NEW YORK • Many of the conservative prelates who dominate the U.S. Conference of Catholic Bishops were appointed by Pope Emeritus Benedict XVI. His recent death deprives them of a symbolic figurehead but is unlikely to weaken their collective power or end the culture wars that have divided the USCCB, according to Catholic academics and clergy.

David Gibson, director of Fordham University’s Center on Religion and Culture, noted that conservative-leaning bishops were appointed over a 35-year period by Benedict and his predecessor, Pope John Paul II, and routinely prevail in voting over the relatively more liberal group of bishops appointed since 2013 by Pope Francis.

“That conservative core is better organized and, as shown by the recent election of USCCB officers, more motivated as it reacts against the more open and unpredictable style of Francis,” Gibson said via email.

“The Francis-style bishops are not as numerous nor as well-organized,” Gibson added. “But they are also contending with well-organized conservative Catholic activists who can make their jobs exceedingly difficult if those bishops are perceived as being too focused on social justice or other teachings perceived as ‘progressive.’”

The USCCB doesn’t track the number of bishops appointed by individual popes, according to its spokesperson, Chieko Noguchi.

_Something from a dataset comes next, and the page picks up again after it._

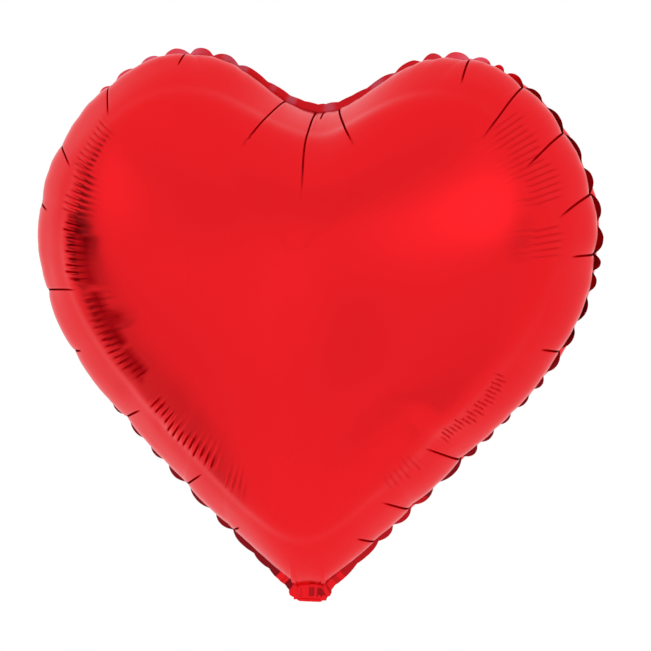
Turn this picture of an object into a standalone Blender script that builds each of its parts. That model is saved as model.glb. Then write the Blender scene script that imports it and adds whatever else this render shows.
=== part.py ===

A sociology professor who does do such tracking, Katie Hoegeman of Missouri State University, said says that of more than 200 bishops now active in the USCCB, about half were initially appointed by Francis and half by his two predecessors.

Massimo Faggioli, a professor of historical theology at Villanova University, says he doesn’t foresee any major shift in the USCCB’s decision-making in the aftermath of Benedict’s death.

“It is a fact that whenever there’s an election (within the USCCB), the more conservative side always wins,” he said in a telephone interview.